Went to bed yesterday reading this article from the Seattle Times. The paper reports on a speech Bill Gates gave to some of Microsoft’s top advertising customers. Other than the usual story of newspapers demise, there was an interesting tidbit about print directories.
The traditional Yellow Pages are doomed as voice-activated Internet searches combined with on-screen interfaces on smart mobile devices get better and proliferate, Gates said. The company’s recent acquisition of voice-technology provider TellMe is accelerating the trend. “When you say something like ‘plumber’ the presentation you get will be far better than what you get in the Yellow Pages,” Gates said. “After all, we know your location and so we can cluster [results] around that. … Yellow Page usage amongst people in their, say below 50, will drop to near zero over the next five years.”
What it means: knowing how strong the print directory ecosystem is, I would be very surprised if it became completely irrelevant in the next five years. I’m also surprised Gates would come out so strongly and say their TellMe acquisition means they’re competing directly against directory publishers, especially at a time when people are starting to root for Microsoft to counter FOG. In any case, if you are in the directory space, you have to make sure you’re not solely dependent on one medium. Like the Kelsey Group used to say (and I’m paraphrasing), “don’t sell in the medium, sell in the database”. That means making sure your content can be accessed via different entry doors like print, online, voice, mobile, instant messenging Nintendo Wii, search engines, etc. As entry doors multiply, make sure you hedge your bets by being present in these various access points.

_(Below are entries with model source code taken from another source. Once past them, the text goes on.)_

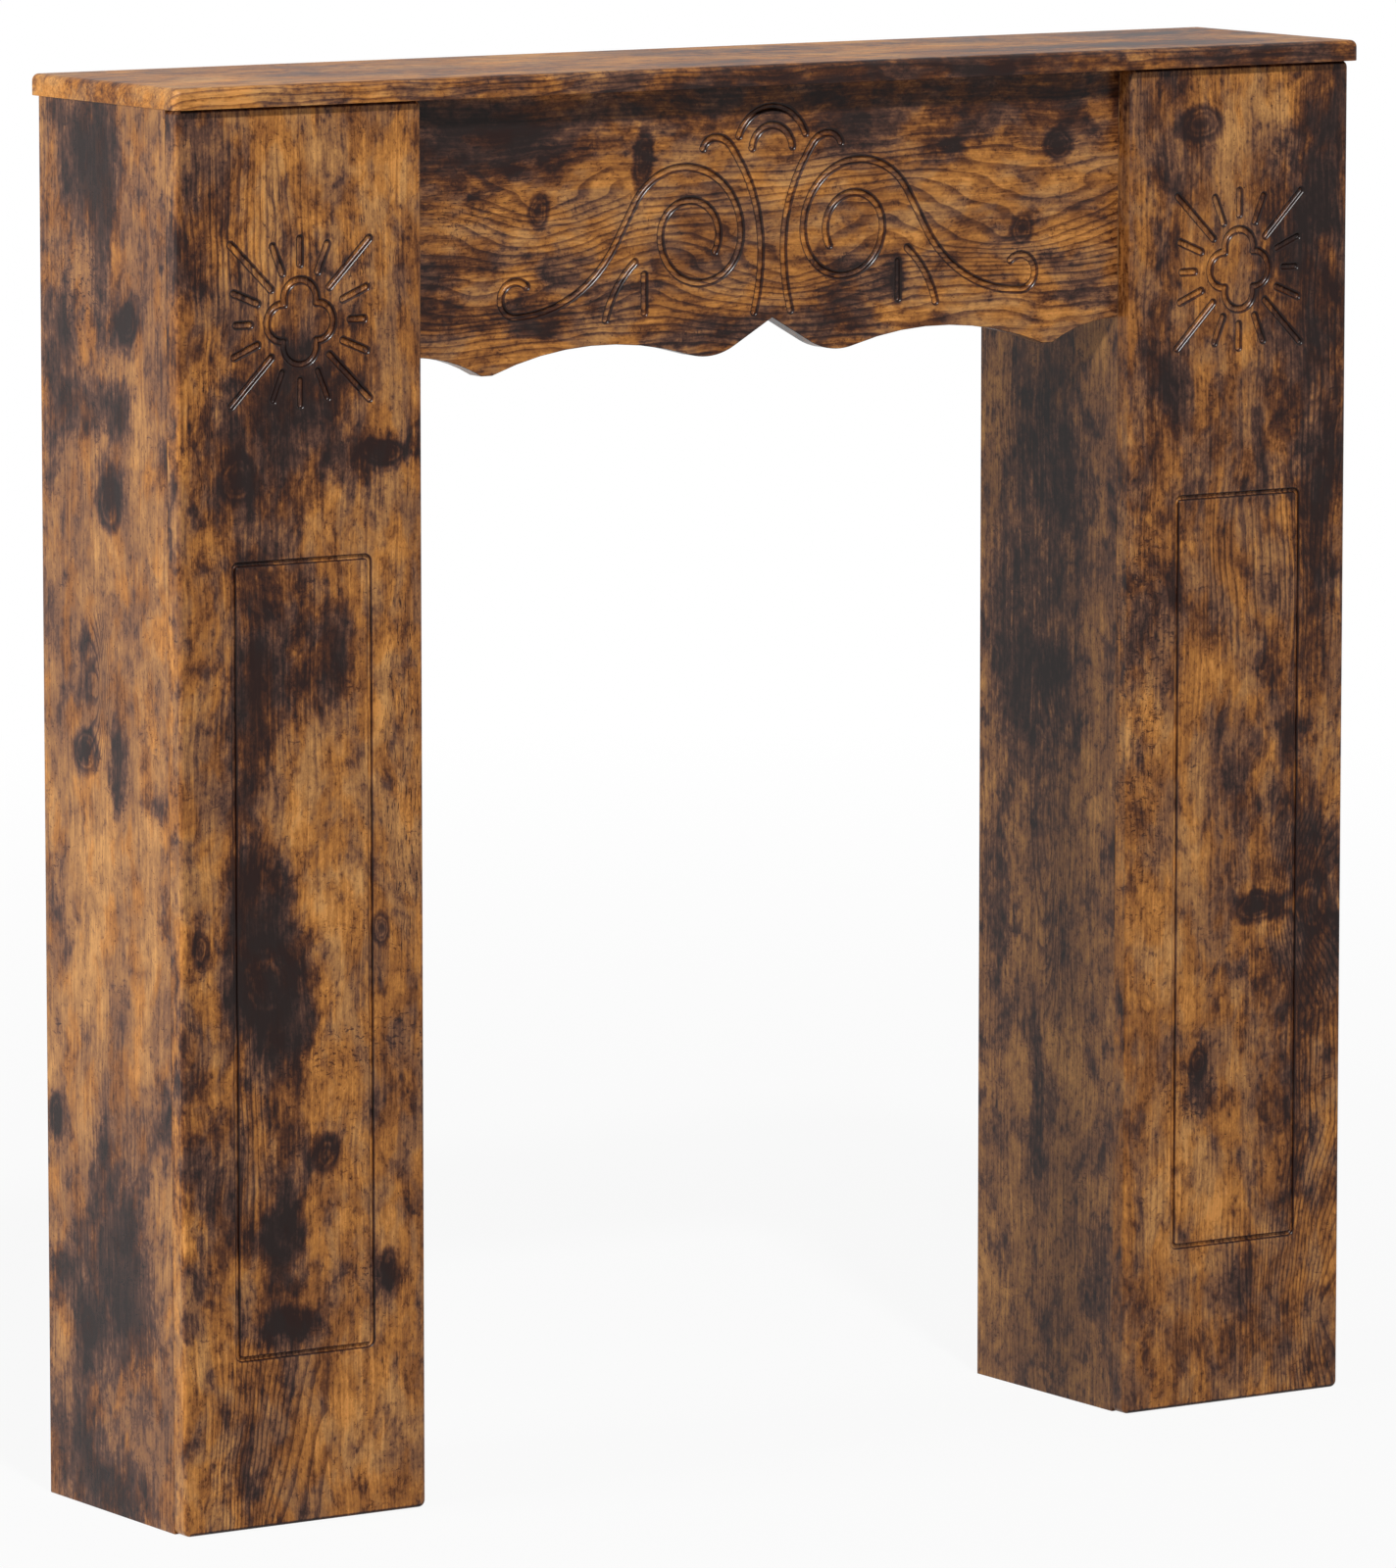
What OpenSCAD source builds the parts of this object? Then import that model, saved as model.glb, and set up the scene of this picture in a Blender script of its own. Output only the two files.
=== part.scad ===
// Fireplace surround: two box columns, a scalloped header between them and a mantel shelf on top.
// Millimetres. X runs to the right, Y towards the wall, Z up; the origin is on the floor, mid width
// and mid depth. Every board is one solid; cam locks and dowels join them as in flat-pack furniture.

/* [Overall] */
// Width over the two columns
surround_w = 990; // [880:1:1400]
// Height from the floor to the top of the shelf
total_h = 1000; // [800:1:1400]
// Depth of a column, from the front face to the wall
column_d = 188; // [140:1:350]
// Thickness of every board
board_t = 15; // [15:0.5:25]

/* [Columns] */
// Width of a column
column_w = 195; // [155:1:250]
// Rounding of the front board's front edges
front_ease = 3; // [1:0.5:4]
// Corner radius of the front board, seen from the front
front_corner_r = 5; // [4:0.5:12]
// Height of the rails that hold each column's sides apart
rail_h = 80; // [70:1:140]

/* [Shelf] */
// How far the shelf stands past the columns at each side
shelf_side_lip = 5; // [0:0.5:40]
// How far the shelf stands past the front boards
shelf_front_lip = 7; // [0:0.5:40]
// Rounding of the shelf's top edges
shelf_ease = 5; // [1:0.5:7]
// Corner radius of the shelf, seen from above
shelf_corner_r = 6; // [5:0.5:12]

/* [Header] */
// Height of the header, from its lowest points to the shelf
header_h = 195; // [190:1:260]
// Gap between the header and each column
header_fit = 0.3; // [0.1:0.1:1]
// Height of the rail behind the header, at the wall
back_rail_h = 80; // [70:1:140]

/* [Scalloped edge] */
// Depth of the long hollows above the lowest points
hollow_rise = 17; // [12:0.5:22]
// Distance of the two round lobes from the middle
lobe_x = 56.2; // [50:0.1:62]
// Radius of the two round lobes
lobe_r = 48; // [40:1:56]
// Height of the lobes above the lowest points
lobe_rise = 4.6; // [2:0.2:8]
// Height of the notch in the middle above the lowest points
notch_rise = 29.5; // [24:0.5:36]
// Width of the flat tips between the long hollows and the half hollows
tip_w = 8.8; // [4:0.1:20]
// Radius of the half hollows that end at the columns
end_r = 115; // [90:1:140]
// Depth of the half hollows above the lowest points
end_rise = 15.5; // [10:0.5:20]

/* [Routed ornament] */
// Width of the routed lines
line_w = 8; // [5:0.5:9]
// Depth of the routed lines
line_depth = 2.5; // [1:0.25:3]
// Distance of the sunburst's centre below the shelf
sun_drop = 148.5; // [110:0.5:180]
// Width of the panel outline on a column
panel_w = 114; // [80:1:140]
// Distance of the panel outline's top below the shelf
panel_drop = 310; // [240:1:400]
// Height of the panel outline above the floor
panel_base = 117.5; // [60:0.5:160]
// Width of the routed line of the panel outline
panel_line_w = 5.5; // [3:0.5:8]
// Corner radius of the panel outline
panel_corner_r = 6.5; // [3:0.5:12]

/* [Fittings] */
// Diameter of a cam lock
cam_d = 15; // [15:0.5:20]
// Depth of a cam lock's pocket
cam_pocket = 12.5; // [12:0.5:13]
// Distance of a cam lock from the joint
cam_setback = 34; // [24:1:40]
// Diameter of the bore that a cam bolt runs in
bolt_bore_d = 8; // [7:0.5:8]
// Diameter of a cam bolt's thread
thread_d = 6; // [5:0.5:7]
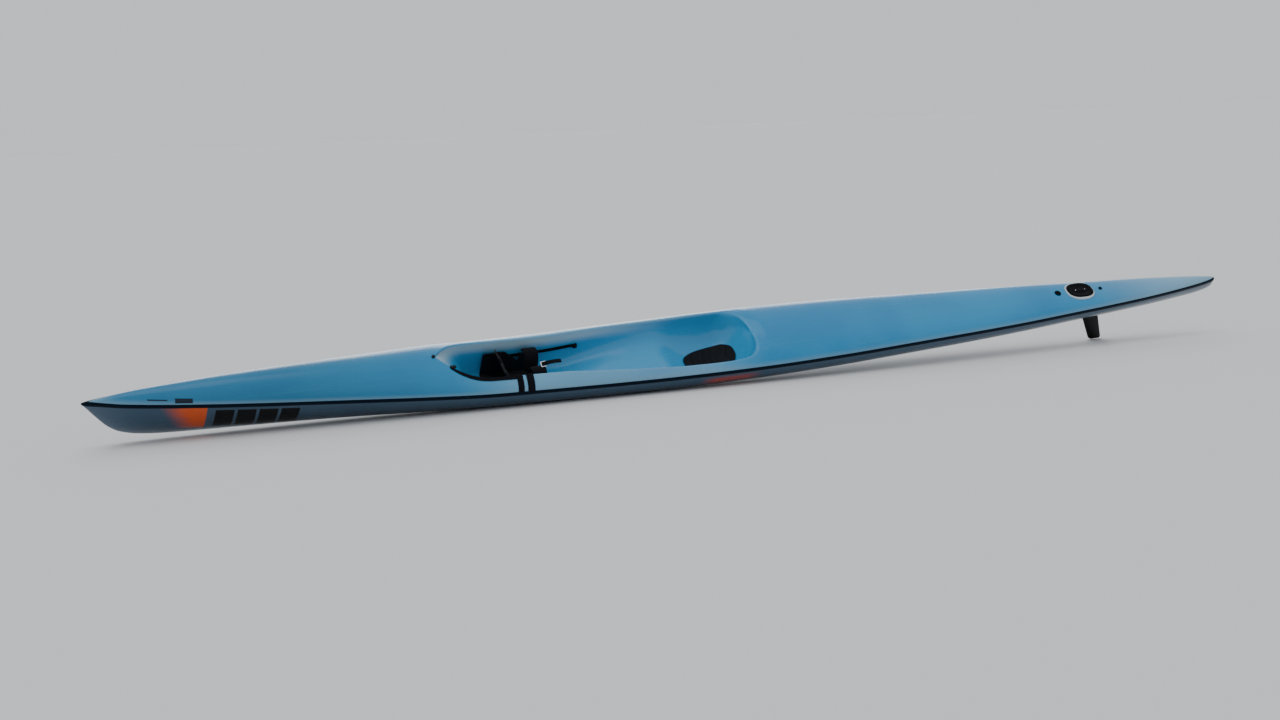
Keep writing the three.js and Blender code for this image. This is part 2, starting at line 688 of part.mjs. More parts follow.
add("bailer_frame", bailerFrame(), BLACK, 0.5);
add("hatch_rim", oval(RIM.rx, RIM.ry, WELL.x, RIM.foot, RIM.top, WELL.rx, WELL.ry), 0xb9c6cc, 0.4);
add("hatch_lid", hatchLid(), BLACK, 0.5);
for (const [name, x, radius] of PLUGS) {
  const foot = topZ(x + radius, 0) + GAP;
  add(name, cylinder(radius, x, 0, foot, foot + PLUG_HEIGHT), BLACK, 0.5);
}
add("rudder_bearing", rudderBearing(), BLACK, 0.5);
add("rudder_stock", cylinder(STOCK.radius, STOCK.x, 0, BLADE.top + GAP, STOCK.top), STEEL, 0.3, 1);
add("tiller", tiller(), STEEL, 0.35, 1);
add("rudder_blade", rudderBlade(), BLACK, 0.45);

// Lay the boat down: leaning to port, bow down, and the box of the whole centred on the floor.
const part = new THREE.Group();
boat.rotation.set(-THREE.MathUtils.degToRad(LEAN_DEG), THREE.MathUtils.degToRad(BOW_DOWN_DEG), 0, "YXZ");
part.add(boat);
part.updateMatrixWorld(true);
const box = new THREE.Box3().setFromObject(part, true);
const middle = box.getCenter(new THREE.Vector3());
boat.position.set(-middle.x, -middle.y, -box.min.z);

export default part;
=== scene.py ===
import json
import math

import bmesh
import bpy
from mathutils import Matrix, Vector


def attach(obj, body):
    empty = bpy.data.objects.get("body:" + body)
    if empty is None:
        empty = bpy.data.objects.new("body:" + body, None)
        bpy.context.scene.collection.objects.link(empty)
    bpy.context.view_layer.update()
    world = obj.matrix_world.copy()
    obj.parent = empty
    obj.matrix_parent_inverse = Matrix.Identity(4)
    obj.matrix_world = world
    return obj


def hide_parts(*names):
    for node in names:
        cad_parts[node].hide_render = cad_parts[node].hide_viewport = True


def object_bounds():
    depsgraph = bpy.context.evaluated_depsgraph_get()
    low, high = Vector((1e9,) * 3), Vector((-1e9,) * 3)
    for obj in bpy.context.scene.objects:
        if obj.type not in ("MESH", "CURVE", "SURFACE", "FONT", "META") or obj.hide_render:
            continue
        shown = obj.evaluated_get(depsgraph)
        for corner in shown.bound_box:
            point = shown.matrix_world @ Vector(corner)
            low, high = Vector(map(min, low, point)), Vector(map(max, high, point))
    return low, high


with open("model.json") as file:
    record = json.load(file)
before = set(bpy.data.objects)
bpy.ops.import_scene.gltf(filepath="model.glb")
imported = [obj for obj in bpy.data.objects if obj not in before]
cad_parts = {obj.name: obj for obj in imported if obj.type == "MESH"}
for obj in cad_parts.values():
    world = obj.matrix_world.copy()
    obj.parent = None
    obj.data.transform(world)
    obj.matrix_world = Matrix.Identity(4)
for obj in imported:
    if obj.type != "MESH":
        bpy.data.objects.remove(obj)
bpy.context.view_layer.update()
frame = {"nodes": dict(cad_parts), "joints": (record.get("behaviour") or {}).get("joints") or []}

# Camera. It stands well off the boat's port bow, 1.3 m over the floor, and is turned a little clockwise.
# A long lens brings the boat up to fill the frame.
EYE = Vector((4.405, 9.017, 1.305))
AIM = Vector((0.41, 0.0, 0.15))
CAMERA_TURN = math.radians(-2.57)

view = bpy.data.cameras.new("camera")
view.lens = 57
camera = bpy.data.objects.new("camera", view)
bpy.context.scene.collection.objects.link(camera)
aimed = (AIM - EYE).to_track_quat("-Z", "Y").to_matrix().to_4x4()
camera.matrix_world = Matrix.Translation(EYE) @ aimed @ Matrix.Rotation(CAMERA_TURN, 4, "Z")
bpy.context.scene.camera = camera

# Hull. One glass-fibre shell, laid up in a female mould and finished in glossy grey-blue gelcoat, with a
# painted arrow and a row of dark blocks on each bow. It is dulled and scratched along its bilges. All pieces
# are drawn upright, with x ahead from midship, and then laid over as the boat lies.
STEER = next(j for j in frame["joints"] if j["name"] == "rudder_steer")
TILT = next(j for j in frame["joints"] if j["name"] == "pedal_port_tilt")
STOCK_X = -2.292
STEER_Z = 0.027
UP = Vector(STEER["axis"]).normalized()
ACROSS = Vector(TILT["axis"]).normalized()
AHEAD = ACROSS.cross(UP).normalized()
LAID = Matrix((AHEAD, ACROSS, UP)).transposed().to_4x4()
LAID.translation = Vector(STEER["pos_m"]) - LAID.to_3x3() @ Vector((STOCK_X, 0, STEER_Z))

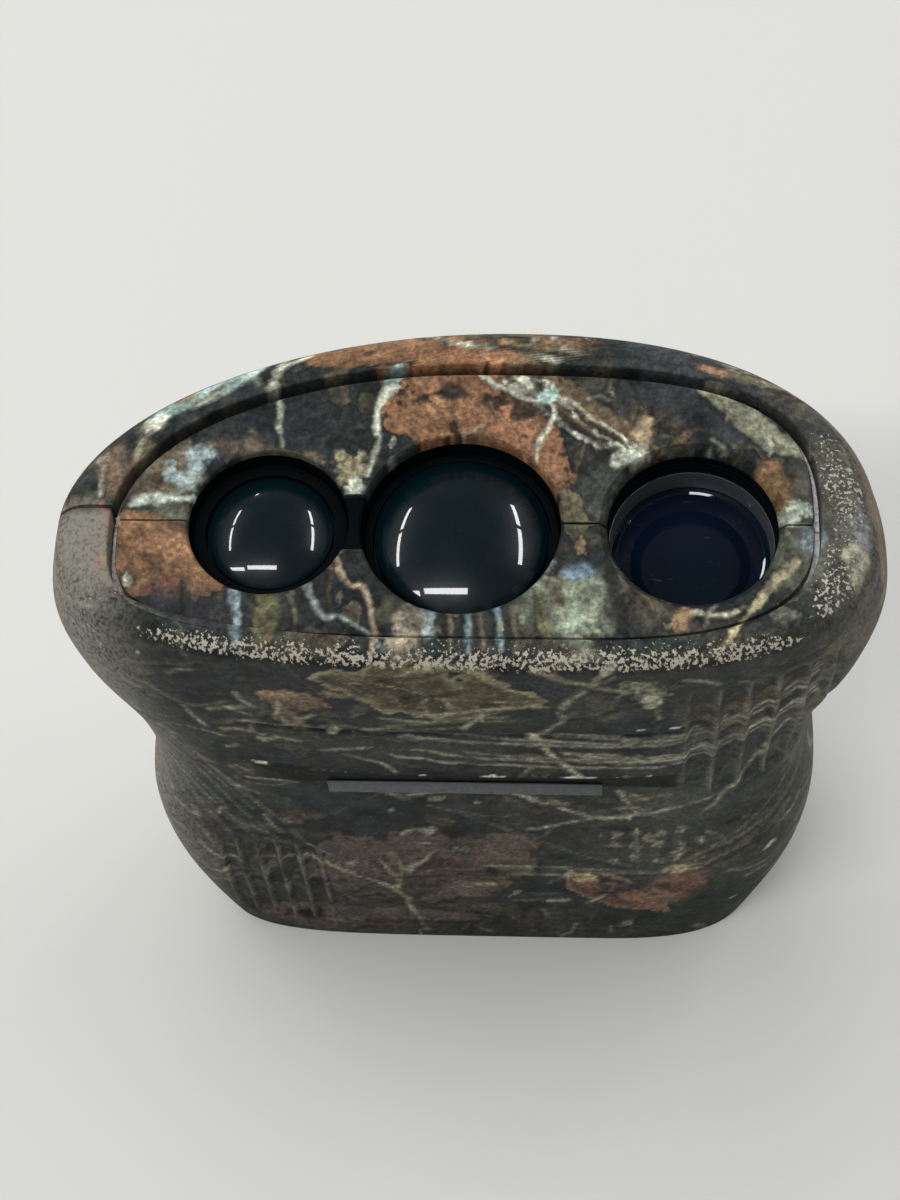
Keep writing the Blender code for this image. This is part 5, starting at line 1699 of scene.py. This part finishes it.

Finally got my Nintendo Wii, the latest game console from the Japanese videogame giant. I’ve had a few weeks to play with it and I believe Nintendo might have stumbled upon an Internet surfing killer-app (with or without knowing it). The Wii comes pre-loaded with a version of the Opera browser and you can easily surf the web on your TV from your couch using the very imaginative wii-mote.
I ended up spending 2 hours on Saturday night watching all sorts of clips from YouTube and other video sites. It also made me think in terms of business opportunity. Most sites are currently not configured for the TV screen. You can access them but user experience is not optimal. Given that the Wii installed base is growing like crazy (5.84M consoles sold since November) and that Nintendo expects to sell 14M more in the next 12 months, this console will de facto become an important tool to access web content.
In addition, Nintendo will put energy behind the web access aspect of the Wii as we can see from this Gamespot quote: “As for the Wii, the company said it “will further intensify Wii’s ‘Channel’ concept which already includes the abilities for the Wii owners to create their caricatures, view weather forecasts, news, and surf the web. Wii will encourage communication among family members as each of them can feel something relevant to themselves and be motivated to turn on the power everyday in order to enjoy ‘the new life with Wii.'”
What it means: given the large installed base of the Nintendo Wii, make sure you have a wii-enabled (wiinabled?) version of your site. You’ll need larger font size and bigger buttons. From a design point of view, you can inspire yourself by looking at DVD menu screens. Promote the fact that you’re wii-compatible on your home page and reach a new user base surfing the web in their living room.